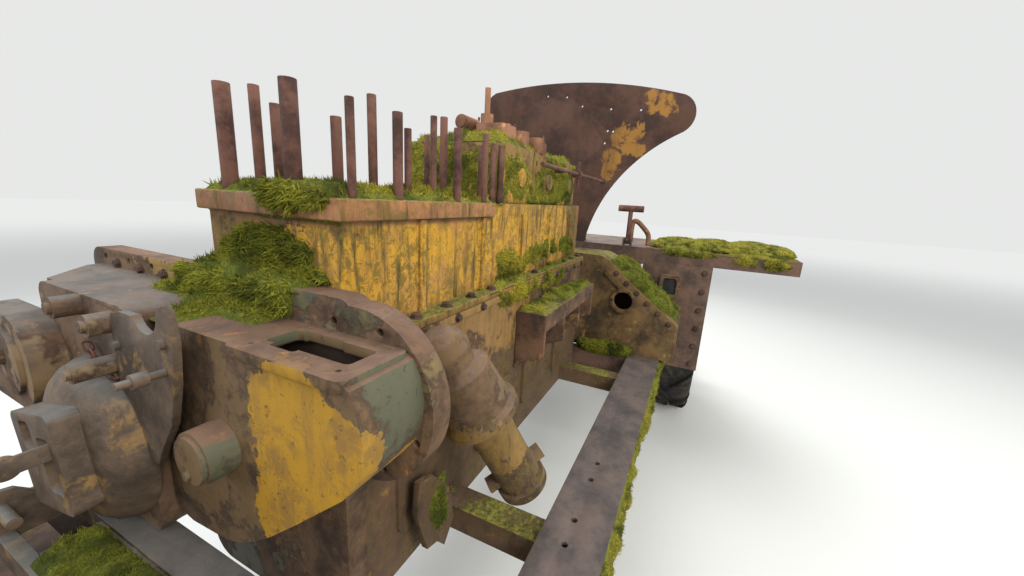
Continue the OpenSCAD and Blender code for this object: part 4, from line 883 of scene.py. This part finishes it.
def moss_patch(name, corner, along, across, out, height, cover=0.55, density=1.0, shoot=1.0, seed=0,
               edge=0.12, hump=0.0, droop=0.0, oval=False):
    """Moss cushion on a four-sided face: face point + out x thickness, the thickness being lumps
    that fade towards the edges, or towards a lumpy ellipse in them, and a hump in the middle. A
    second sheet under the face closes it."""
    moss = bpy.context.scene.skidder_moss
    seed += moss.seed
    corner, along, across, out = (np.array(v, float) for v in (corner, along, across, out))
    out /= np.linalg.norm(out)
    long, wide = np.linalg.norm(along), np.linalg.norm(across)
    rows, columns = max(5, int(long / moss.cell)), max(5, int(wide / moss.cell))
    u, v = np.meshgrid(np.linspace(0, 1, rows), np.linspace(0, 1, columns), indexing="ij")
    x, y = u * long, v * wide
    rim = np.minimum(np.minimum(x, long - x), np.minimum(y, wide - y)) / (edge * min(long, wide) + 1e-9)
    if oval:
        inside = 0.94 - np.hypot(2 * u - 1, 2 * v - 1) + 0.3 * lumps(x * 11, y * 11, seed + 50)
        rim = np.minimum(rim, inside / edge)
    fade = np.clip(rim, 0, 1) ** 0.6
    field = lumps(x * 9, y * 9, seed) * 0.5 + 0.5 + lumps(x * 40, y * 40, seed + 9, 3) * 0.16
    thick = (field - (1 - cover)) / cover * fade - (1 - fade) * 0.25
    rise = np.where(thick > 0, np.abs(thick) ** 0.55, thick) * height
    swell = hump * np.sin(math.pi * u) * np.sin(math.pi * v)
    sunk, under = -0.003, 0.006
    rise = np.maximum(rise + np.where(thick > 0, swell, 0), sunk)
    base = corner + u[..., None] * along + v[..., None] * across
    top = base + out * rise[..., None]
    add_piece("moss_" + name, *closed_sheet(top, base - out * under), "moss cushion", smooth=True)
    rng = np.random.default_rng(seed + 77)
    wanted = int(moss.density * density * long * wide)
    i, j = rng.integers(0, rows - 1, wanted), rng.integers(0, columns - 1, wanted)
    least_rise = 0.0015
    keep = rise[i, j] > least_rise
    i, j = i[keep], j[keep]
    if len(i):
        f, g = rng.uniform(0, 1, (2, len(i), 1))
        place = top[i, j] * (1 - f) * (1 - g) + top[i + 1, j] * f * (1 - g) + top[i, j + 1] * (1 - f) * g \
            + top[i + 1, j + 1] * f * g - out * 0.001
        plant_shoots(name, place, out, moss.shoot * shoot, rng, droop)


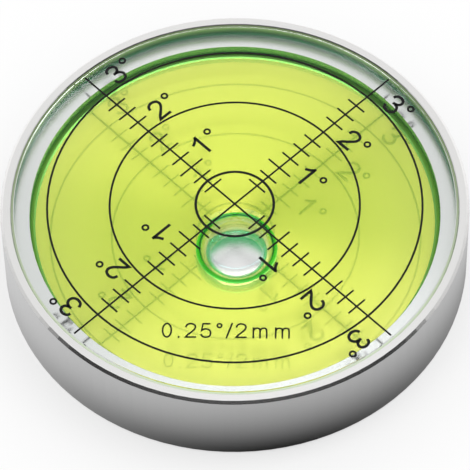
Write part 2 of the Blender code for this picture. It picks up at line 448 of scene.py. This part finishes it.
def make_aluminium():
    """Turned aluminium: a bright cut rim, a satin side whose darker colour is partly painted shade, and the
    finer cuts that show through the lens. The chamber's wall and fillet carry painted shade in dark green,
    which deepens the fluid's colour at its edge."""
    made, nodes, links, out = new_material("turned_aluminium")
    at = place_of(nodes, links)
    bump = nodes.new("ShaderNodeBump")
    bump.inputs["Strength"].default_value = TOOL_MARK_STRENGTH
    bump.inputs["Distance"].default_value = TOOL_MARK_DEPTH
    links.new(ring_lines(nodes, links, at, TOOL_MARK_PITCH), bump.inputs["Height"])
    normal = bump.outputs[0]

    def zone(low_distance, high_distance, low_height, high_height):
        """1 where the metal lies between two distances from the axis and between two heights."""
        inside = 1.0
        for value, low, high in (
            (at.distance, low_distance, high_distance),
            (at.height, low_height, high_height),
        ):
            above = maths(nodes, links, "GREATER_THAN", value, low)
            below = maths(nodes, links, "LESS_THAN", value, high)
            inside = maths(nodes, links, "MULTIPLY", maths(nodes, links, "MULTIPLY", above, below), inside)
        return inside

    from_bubble = nodes.new("ShaderNodeVectorMath")
    from_bubble.operation = "DISTANCE"
    links.new(at.vector, from_bubble.inputs[0])
    from_bubble.inputs[1].default_value = (BUBBLE_CENTRE.x, BUBBLE_CENTRE.y, CHAMBER_FLOOR)
    under_bubble = maths(nodes, links, "LESS_THAN", from_bubble.outputs["Value"], CONTACT_RADIUS)

    side = zone(CASE_RADIUS - ZONE_EDGE, FAR_OFF, SIDE_MARGIN, CASE_TOP - SIDE_MARGIN)
    seat = zone(-FAR_OFF, LENS_RADIUS + ZONE_EDGE, SEAT_HEIGHT - ZONE_EDGE, SEAT_HEIGHT + ZONE_EDGE)
    within_wall = (-FAR_OFF, CHAMBER_RADIUS + ZONE_EDGE, CHAMBER_FLOOR - ZONE_EDGE)
    wall = zone(*within_wall, SEAT_HEIGHT - ZONE_EDGE)
    fillet = zone(*within_wall, CHAMBER_FLOOR + CHAMBER_FILLET)
    floor_radius = CHAMBER_RADIUS - CHAMBER_FILLET
    floor = zone(-FAR_OFF, floor_radius, CHAMBER_FLOOR - ZONE_EDGE, CHAMBER_FLOOR + ZONE_EDGE)

    surface = turned_metal(nodes, links, *RIM_METAL, normal)  # also on the base
    for where, metal in (
        (side, turned_metal(nodes, links, *SIDE_METAL_WITH_PAINTED_SHADE, normal)),
        (seat, turned_metal(nodes, links, *SEAT_METAL, normal)),
        (wall, turned_metal(nodes, links, *WALL_METAL_PAINTED_SHADE, normal)),
        (fillet, turned_metal(nodes, links, *FILLET_METAL_PAINTED_SHADE, normal)),
        (floor, chamber_floor_metal(nodes, links, normal)),
        (under_bubble, turned_metal(nodes, links, *DRY_METAL, normal)),
    ):
        surface = mix_shaders(nodes, links, where, surface, metal)
    links.new(surface.outputs[0], out.inputs["Surface"])
    return made


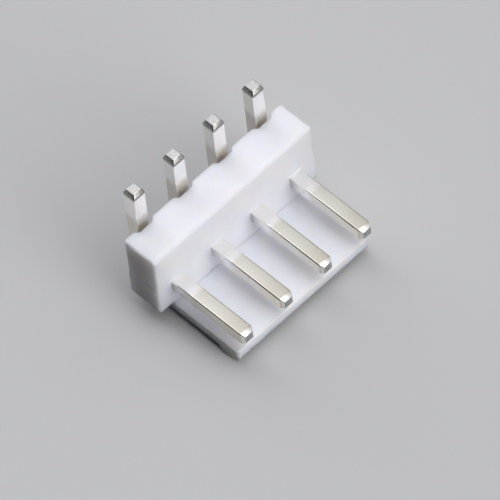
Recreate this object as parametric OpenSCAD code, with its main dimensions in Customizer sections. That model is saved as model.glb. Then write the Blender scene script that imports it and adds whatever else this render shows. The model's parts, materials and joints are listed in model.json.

· · · ·

## Required task
Copy out the material word for word and line for line.

## The output
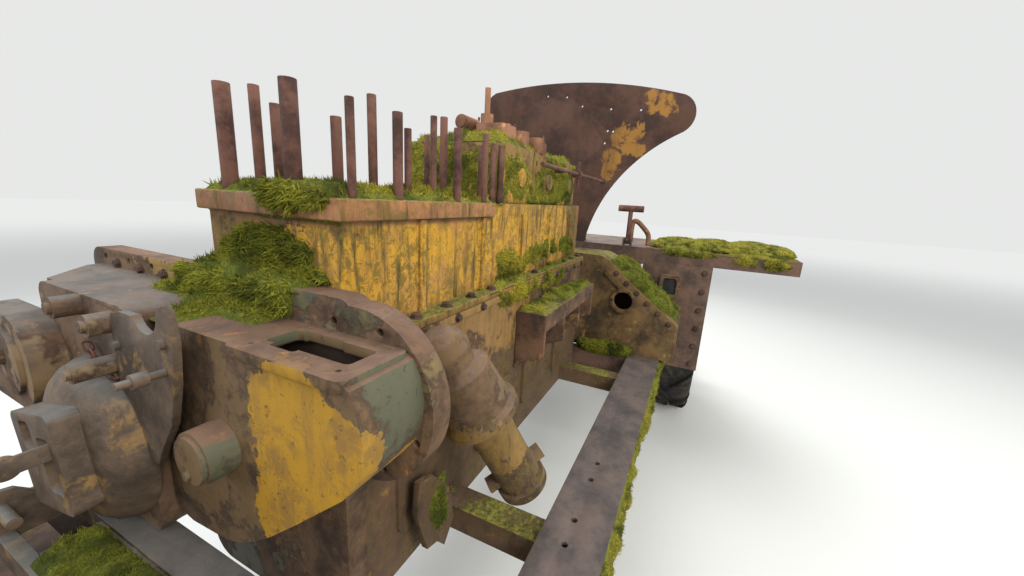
Continue the OpenSCAD and Blender code for this object: part 4, from line 883 of scene.py. This part finishes it.
def moss_patch(name, corner, along, across, out, height, cover=0.55, density=1.0, shoot=1.0, seed=0,
               edge=0.12, hump=0.0, droop=0.0, oval=False):
    """Moss cushion on a four-sided face: face point + out x thickness, the thickness being lumps
    that fade towards the edges, or towards a lumpy ellipse in them, and a hump in the middle. A
    second sheet under the face closes it."""
    moss = bpy.context.scene.skidder_moss
    seed += moss.seed
    corner, along, across, out = (np.array(v, float) for v in (corner, along, across, out))
    out /= np.linalg.norm(out)
    long, wide = np.linalg.norm(along), np.linalg.norm(across)
    rows, columns = max(5, int(long / moss.cell)), max(5, int(wide / moss.cell))
    u, v = np.meshgrid(np.linspace(0, 1, rows), np.linspace(0, 1, columns), indexing="ij")
    x, y = u * long, v * wide
    rim = np.minimum(np.minimum(x, long - x), np.minimum(y, wide - y)) / (edge * min(long, wide) + 1e-9)
    if oval:
        inside = 0.94 - np.hypot(2 * u - 1, 2 * v - 1) + 0.3 * lumps(x * 11, y * 11, seed + 50)
        rim = np.minimum(rim, inside / edge)
    fade = np.clip(rim, 0, 1) ** 0.6
    field = lumps(x * 9, y * 9, seed) * 0.5 + 0.5 + lumps(x * 40, y * 40, seed + 9, 3) * 0.16
    thick = (field - (1 - cover)) / cover * fade - (1 - fade) * 0.25
    rise = np.where(thick > 0, np.abs(thick) ** 0.55, thick) * height
    swell = hump * np.sin(math.pi * u) * np.sin(math.pi * v)
    sunk, under = -0.003, 0.006
    rise = np.maximum(rise + np.where(thick > 0, swell, 0), sunk)
    base = corner + u[..., None] * along + v[..., None] * across
    top = base + out * rise[..., None]
    add_piece("moss_" + name, *closed_sheet(top, base - out * under), "moss cushion", smooth=True)
    rng = np.random.default_rng(seed + 77)
    wanted = int(moss.density * density * long * wide)
    i, j = rng.integers(0, rows - 1, wanted), rng.integers(0, columns - 1, wanted)
    least_rise = 0.0015
    keep = rise[i, j] > least_rise
    i, j = i[keep], j[keep]
    if len(i):
        f, g = rng.uniform(0, 1, (2, len(i), 1))
        place = top[i, j] * (1 - f) * (1 - g) + top[i + 1, j] * f * (1 - g) + top[i, j + 1] * (1 - f) * g \
            + top[i + 1, j + 1] * f * g - out * 0.001
        plant_shoots(name, place, out, moss.shoot * shoot, rng, droop)


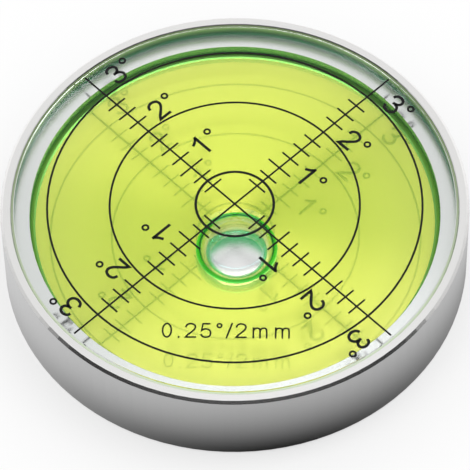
Write part 2 of the Blender code for this picture. It picks up at line 448 of scene.py. This part finishes it.
def make_aluminium():
    """Turned aluminium: a bright cut rim, a satin side whose darker colour is partly painted shade, and the
    finer cuts that show through the lens. The chamber's wall and fillet carry painted shade in dark green,
    which deepens the fluid's colour at its edge."""
    made, nodes, links, out = new_material("turned_aluminium")
    at = place_of(nodes, links)
    bump = nodes.new("ShaderNodeBump")
    bump.inputs["Strength"].default_value = TOOL_MARK_STRENGTH
    bump.inputs["Distance"].default_value = TOOL_MARK_DEPTH
    links.new(ring_lines(nodes, links, at, TOOL_MARK_PITCH), bump.inputs["Height"])
    normal = bump.outputs[0]

    def zone(low_distance, high_distance, low_height, high_height):
        """1 where the metal lies between two distances from the axis and between two heights."""
        inside = 1.0
        for value, low, high in (
            (at.distance, low_distance, high_distance),
            (at.height, low_height, high_height),
        ):
            above = maths(nodes, links, "GREATER_THAN", value, low)
            below = maths(nodes, links, "LESS_THAN", value, high)
            inside = maths(nodes, links, "MULTIPLY", maths(nodes, links, "MULTIPLY", above, below), inside)
        return inside

    from_bubble = nodes.new("ShaderNodeVectorMath")
    from_bubble.operation = "DISTANCE"
    links.new(at.vector, from_bubble.inputs[0])
    from_bubble.inputs[1].default_value = (BUBBLE_CENTRE.x, BUBBLE_CENTRE.y, CHAMBER_FLOOR)
    under_bubble = maths(nodes, links, "LESS_THAN", from_bubble.outputs["Value"], CONTACT_RADIUS)

    side = zone(CASE_RADIUS - ZONE_EDGE, FAR_OFF, SIDE_MARGIN, CASE_TOP - SIDE_MARGIN)
    seat = zone(-FAR_OFF, LENS_RADIUS + ZONE_EDGE, SEAT_HEIGHT - ZONE_EDGE, SEAT_HEIGHT + ZONE_EDGE)
    within_wall = (-FAR_OFF, CHAMBER_RADIUS + ZONE_EDGE, CHAMBER_FLOOR - ZONE_EDGE)
    wall = zone(*within_wall, SEAT_HEIGHT - ZONE_EDGE)
    fillet = zone(*within_wall, CHAMBER_FLOOR + CHAMBER_FILLET)
    floor_radius = CHAMBER_RADIUS - CHAMBER_FILLET
    floor = zone(-FAR_OFF, floor_radius, CHAMBER_FLOOR - ZONE_EDGE, CHAMBER_FLOOR + ZONE_EDGE)

    surface = turned_metal(nodes, links, *RIM_METAL, normal)  # also on the base
    for where, metal in (
        (side, turned_metal(nodes, links, *SIDE_METAL_WITH_PAINTED_SHADE, normal)),
        (seat, turned_metal(nodes, links, *SEAT_METAL, normal)),
        (wall, turned_metal(nodes, links, *WALL_METAL_PAINTED_SHADE, normal)),
        (fillet, turned_metal(nodes, links, *FILLET_METAL_PAINTED_SHADE, normal)),
        (floor, chamber_floor_metal(nodes, links, normal)),
        (under_bubble, turned_metal(nodes, links, *DRY_METAL, normal)),
    ):
        surface = mix_shaders(nodes, links, where, surface, metal)
    links.new(surface.outputs[0], out.inputs["Surface"])
    return made


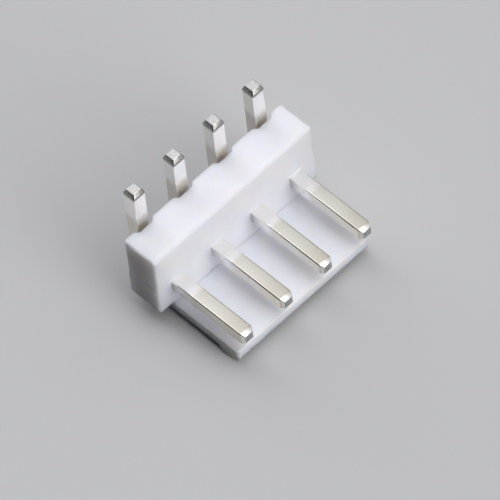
Recreate this object as parametric OpenSCAD code, with its main dimensions in Customizer sections. That model is saved as model.glb. Then write the Blender scene script that imports it and adds whatever else this render shows. The model's parts, materials and joints are listed in model.json.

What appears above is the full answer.